Кругом раздался хохот и возгласы:
– Ай да парень, перехитрил.
Поясняю: у уголовных, по традиции, существовал такой обычай, если при этапе в этапное помещение он, не добравшись сам до нар, кинул туда свою шапку или вообще вещь и при этом назвал количество мест, то уже никто другой эти места не занимает. Я об этом знал и неожиданно для них их же «обычаем» их перехитрил. Устроившись в ряд, мы решили, что, прежде чем думать об еде и кипятке, я иду на «разведку» по поводу размещения женщин вне каталажки, чего мне и удалось добиться у надзирателя. Денег у нас у всех было понемногу, у меня, в частности, в фотографии матери кабинетного порядка, а у других – у кого где, где деньги береглись при наихудших условиях во всей дороге на последний этап и первые дни пропитания.

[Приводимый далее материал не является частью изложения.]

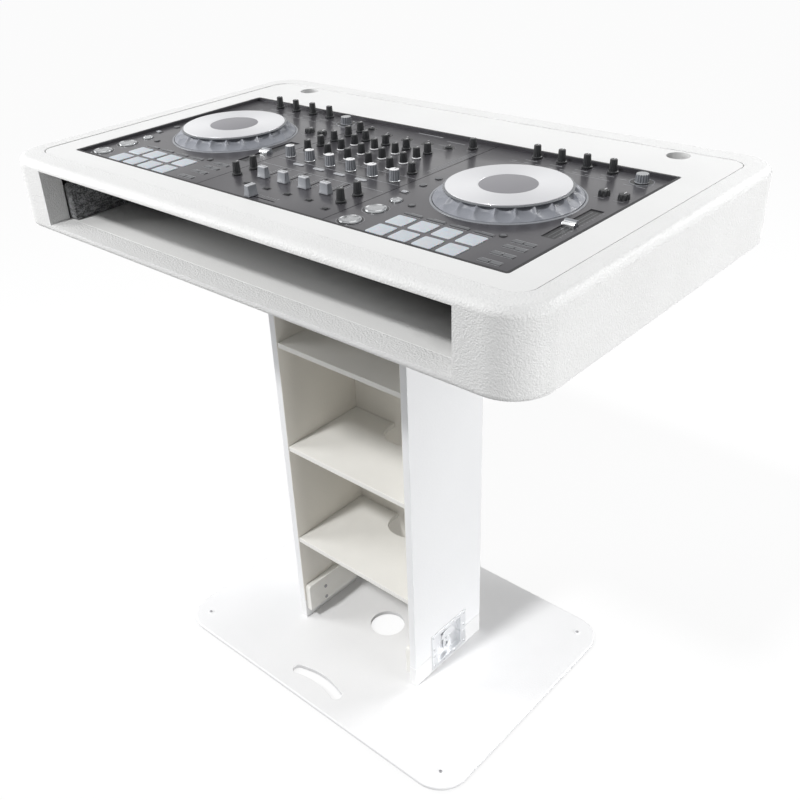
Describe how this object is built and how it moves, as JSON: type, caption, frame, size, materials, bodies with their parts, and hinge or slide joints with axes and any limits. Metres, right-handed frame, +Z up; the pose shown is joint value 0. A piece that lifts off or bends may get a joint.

Ночь, при небольших скандалах, прошла сравнительно благополучно, и к утру оказались обокраденными только два «шпиона» и двое уголовных сбежало. Часть уголовников, как выяснилось утром, ещё вечером оставлены в этом же селе. Подали подводы, и мы тронулись в путь несмотря на то, что всё ещё нас заедали вши, почёсываясь, ехали весело, был сильный мороз. На следующей остановке опять часть уголовников была оставлена, а нам с бою удалось в каталажку не идти и разместиться в крестьянской хате.
Нужно сказать, что сибирский крестьянин-чалдон любит чистоту в своей хате и любит свет, поэтому если его хата не будет раз-два в месяц побелена или, если стены бревенчатые, не вытерты изнутри водой и песком, то его уже считают грязнулей, причём всё это делает женщина, сам он не особенно любит по хозяйству ходить. На этой остановке к нам напросились в спутники «шпионки», на что мы им и не отказывали, но, к сожалению, молодая их вечером за чаем и закокетничала со мной, а одна из наших партиек заревновала, и вышел небольшой инцидент, хотя потом всё удалось уладить.
На следующий день мы продолжали свой путь и на каждой остановке всё снова и снова оставляли позади себя тех, кто был намечен в ту или иную деревню. Уголовники обнаглели до того, что не только обобрали всех «шпионов», но стали отбирать друг у друга последние полушубки. К себе мы их не подпускали и обошлись без потерь.